Troppo educati e troppo deboli. Ferruccio de Bortoli spiega così sul Corriere l'incapacità dell'Ue e dei suoi capi di contrapporsi ad una Casa Bianca tornata ieri a martellare i paesi europei e i suoi leader definendo «decadenti» i primi e «confusi» i secondi. La diagnosi di De Bortoli è troppo benevola. Se bastasse essere più aggressivi verbalmente e più energici politicamente tutto sarebbe ancora risolvibile. Il problema dell'Unione è di essere, invece, un mollusco afono e privo di muscoli, strutturalmente inadeguato a fronteggiare qualsiasi emergenza. Quest'inadeguatezza di fondo è la diretta conseguenza di una genesi arrivata a compimento nel 1992 con quell'inno all'euro-burocrazia chiamato Trattato di Maastricht. A peggiorare il tutto contribuisce nel decennio successivo l'incapacità di affiancare al cavilloso elenco di norme una costituzione capace di regalargli un'anima, definendone parametri ideali e valoriali.
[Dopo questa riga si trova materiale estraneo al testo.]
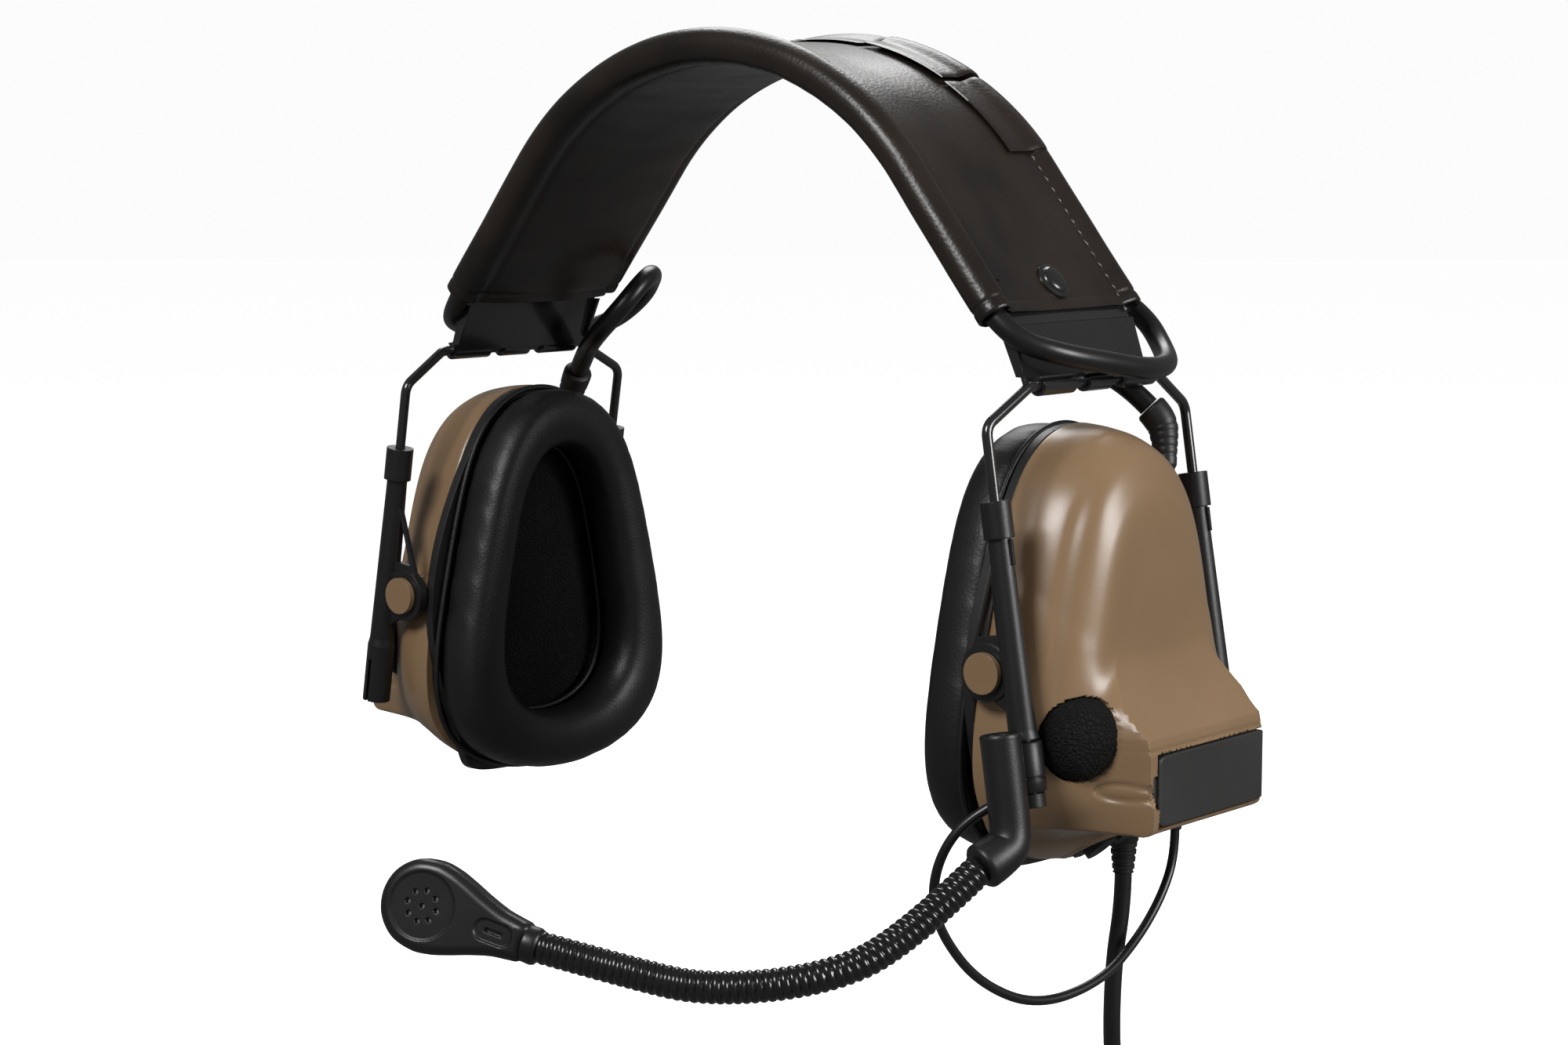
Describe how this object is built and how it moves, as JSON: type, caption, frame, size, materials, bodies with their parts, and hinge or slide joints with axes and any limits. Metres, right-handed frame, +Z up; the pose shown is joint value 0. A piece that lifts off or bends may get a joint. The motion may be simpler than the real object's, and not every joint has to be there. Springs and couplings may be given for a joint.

Anche perché dietro l'obbrobrio di Maastricht si cela un demiurgo chiamato Jacques Santer, un oscuro premier lussemburghese che lungi dal regalare all'Europa un manuale da grande potenza la intrappola in un vademecum da ragioniere. A rendere quel trattato ancor più inadeguato e anacronistico s'aggiungono gli anni in cui viene scritto. Anni in cui va per la maggiore il saggio di Francis Fukuyama che immagina una fine della storia sancita dalla vittoria globale di democrazia e liberalismo. Pie illusioni che spingono Santer e gli altri euro-demiurghi a puntare tutto sulla costruzione di norme giuridico economiche scordando quel che più servirebbe oggi ovvero una Difesa comune e una Politica Estera rapida e incisiva. Il risultato non è l'Europa perbenina ma fragile descritta da De Bortoli, bensì un corpaccione inerte, perennemente incapace di decidere e agire. Anche perché proprio l'assenza di una Costituzione, ovvero di una bussola ideale e valoriale, rende disorientata l'Europa e «confusi» i suoi leader.
Una sindrome resa evidente dai tracheggiamenti con cui l'Ue risponde alle crisi che negli ultimi 15 anni ne minacciano la sopravvivenza. Tutte crisi, da quella del debito sovrano nel 2009 passando per l'emergenza migranti nel 2015, la pandemia e, infine, la carenza energetica innescata dal conflitto in Ucraina in cui l'Unione dimostra tutta la sua irrilevanza. Ma dall'irrilevanza non si esce con qualche aggiustamento ai toni della voce e della politica.
Per risolvere la crisi esistenziale dell'Ue urge una radicale ristrutturazione dei suoi trattati e delle sue istituzioni. E questo non ce lo fa capire solo quel «cattivone» di The Donald, ma anche l'illustre Mario Draghi. Solo che con il primo c'indigniamo mentre con il secondo ci entusiasmiamo.